A detribalized Nigerian, who can only be compared to the Great Zik of in the class of Zik, Orizu, was a loyalist to the core. He knew how to remain loyal to his friends no matter the situation. For instance, he remained loyal to Zik to the very end. This was not because both hailed from the old Onitsha province, but because Zik was a man whose belief in the ideal of service to the nation was unshaken. Even when Zik was reluctant to become a ceremonial President, it was Orizu who convinced him to take up the post. The prize Orizu paid was that even when serving his prison tern between 1953and 1957, he had refused to take part in the East House of assembly, he went to the Federal House with Zik. Even during his prison term, the Action Group offered to used their connections to secure release for him, but he refused. His simple reason for the dedication was that whereas many of the other politicians served their sectional interest, it was only Zik’s nationalist language that he understood.

In addition to being a member of the American Geographical Society and a member of the Academy of Political Science, he is the associate editor of the Negro Digest and the patron of African Academy of Arts and Research.

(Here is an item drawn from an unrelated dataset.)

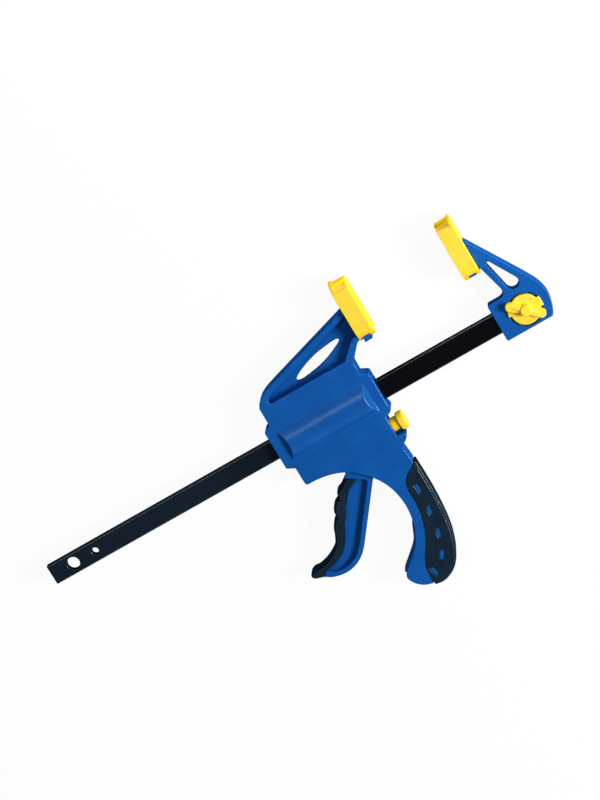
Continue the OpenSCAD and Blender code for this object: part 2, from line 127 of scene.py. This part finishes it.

Married with Children, Orizu is evidently an author of repute, a poet and a sportsman, whose zeal is undiminished by old age. Apart from crystallizing Nigerian history from his point of view in Liberty or Chains…, he has promised to also document his activities since that fateful day in January in 1966 till date, in another book.

His life is a confirmation of Charles F. Kettering’s assertion that he” never heard of anyone who stumbled on something sitting down”.